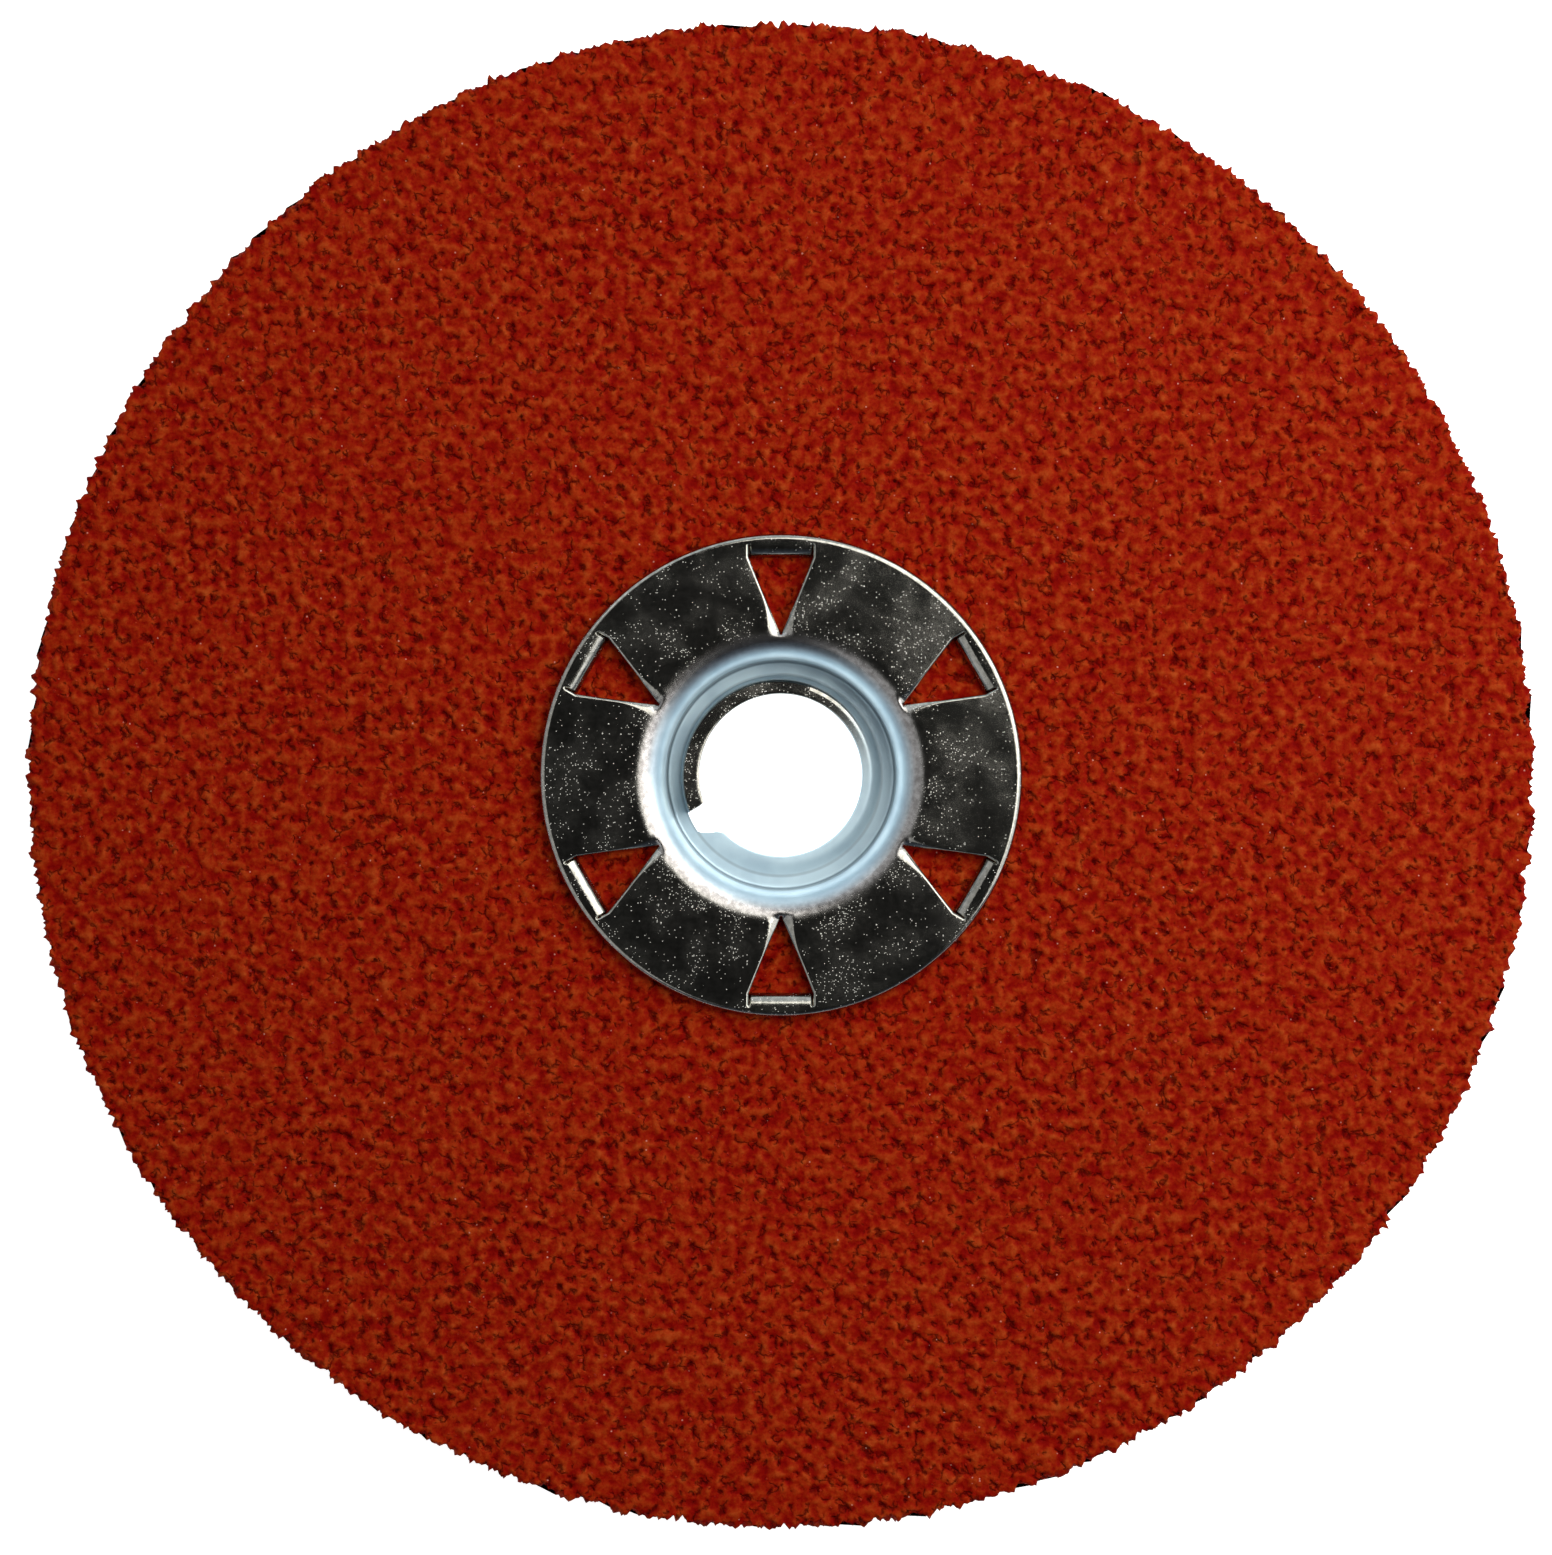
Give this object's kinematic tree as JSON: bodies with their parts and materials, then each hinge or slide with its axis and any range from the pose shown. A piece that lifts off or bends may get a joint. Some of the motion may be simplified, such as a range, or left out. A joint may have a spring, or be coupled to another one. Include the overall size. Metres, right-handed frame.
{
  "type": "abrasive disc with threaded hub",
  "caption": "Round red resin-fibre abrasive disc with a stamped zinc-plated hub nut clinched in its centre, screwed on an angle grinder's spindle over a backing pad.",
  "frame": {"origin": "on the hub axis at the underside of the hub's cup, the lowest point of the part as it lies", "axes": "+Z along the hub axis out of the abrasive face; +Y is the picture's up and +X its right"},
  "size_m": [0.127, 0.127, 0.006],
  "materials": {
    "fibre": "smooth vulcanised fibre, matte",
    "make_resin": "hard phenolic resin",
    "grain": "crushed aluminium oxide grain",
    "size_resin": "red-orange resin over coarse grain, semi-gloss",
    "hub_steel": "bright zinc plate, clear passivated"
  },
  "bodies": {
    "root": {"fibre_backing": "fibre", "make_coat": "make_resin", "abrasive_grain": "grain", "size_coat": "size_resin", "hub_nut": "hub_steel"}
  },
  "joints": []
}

## Written request
Write out all the data again, exactly as it appears.

## Task result
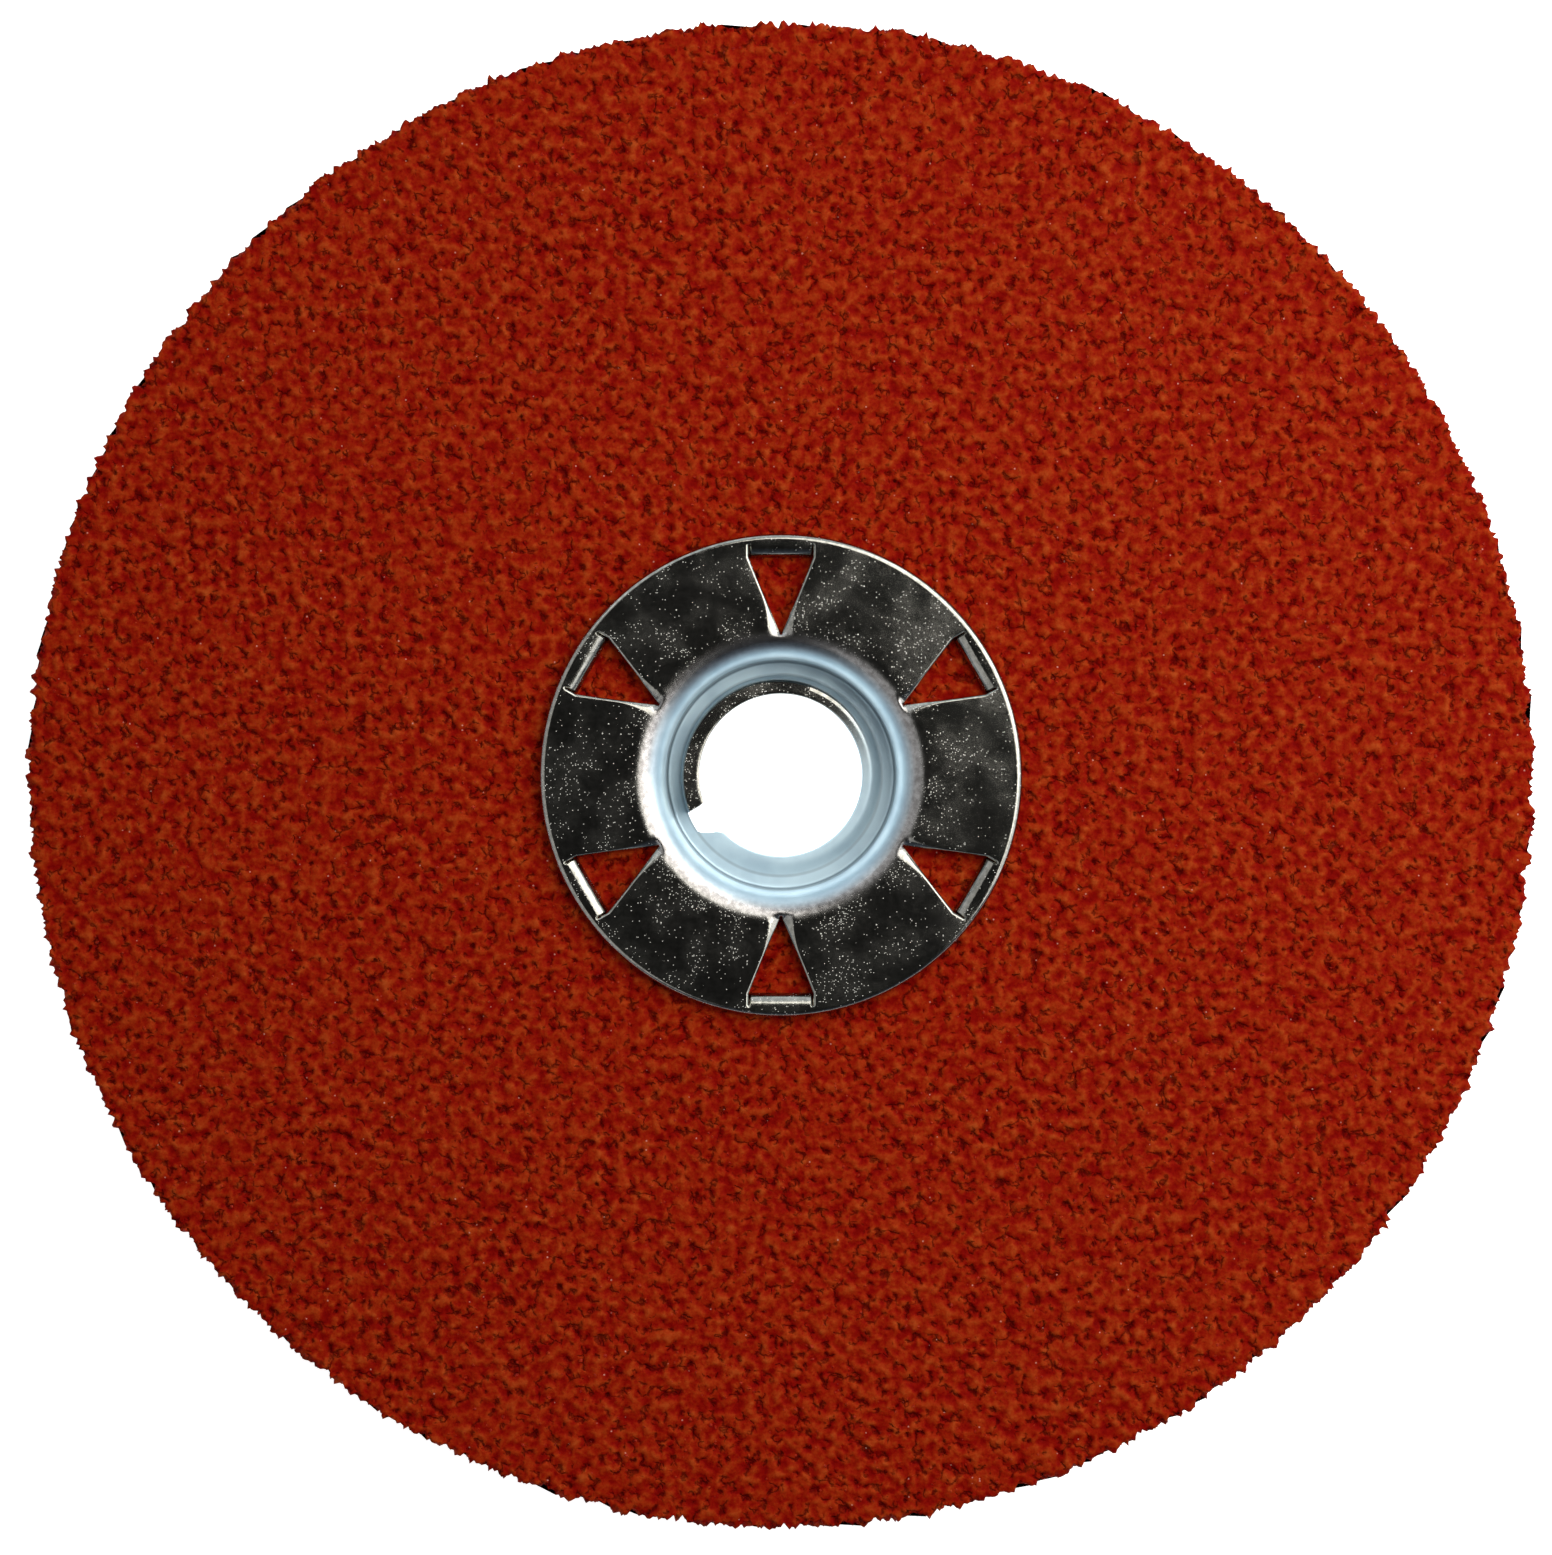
Give this object's kinematic tree as JSON: bodies with their parts and materials, then each hinge or slide with its axis and any range from the pose shown. A piece that lifts off or bends may get a joint. Some of the motion may be simplified, such as a range, or left out. A joint may have a spring, or be coupled to another one. Include the overall size. Metres, right-handed frame.
{
  "type": "abrasive disc with threaded hub",
  "caption": "Round red resin-fibre abrasive disc with a stamped zinc-plated hub nut clinched in its centre, screwed on an angle grinder's spindle over a backing pad.",
  "frame": {"origin": "on the hub axis at the underside of the hub's cup, the lowest point of the part as it lies", "axes": "+Z along the hub axis out of the abrasive face; +Y is the picture's up and +X its right"},
  "size_m": [0.127, 0.127, 0.006],
  "materials": {
    "fibre": "smooth vulcanised fibre, matte",
    "make_resin": "hard phenolic resin",
    "grain": "crushed aluminium oxide grain",
    "size_resin": "red-orange resin over coarse grain, semi-gloss",
    "hub_steel": "bright zinc plate, clear passivated"
  },
  "bodies": {
    "root": {"fibre_backing": "fibre", "make_coat": "make_resin", "abrasive_grain": "grain", "size_coat": "size_resin", "hub_nut": "hub_steel"}
  },
  "joints": []
}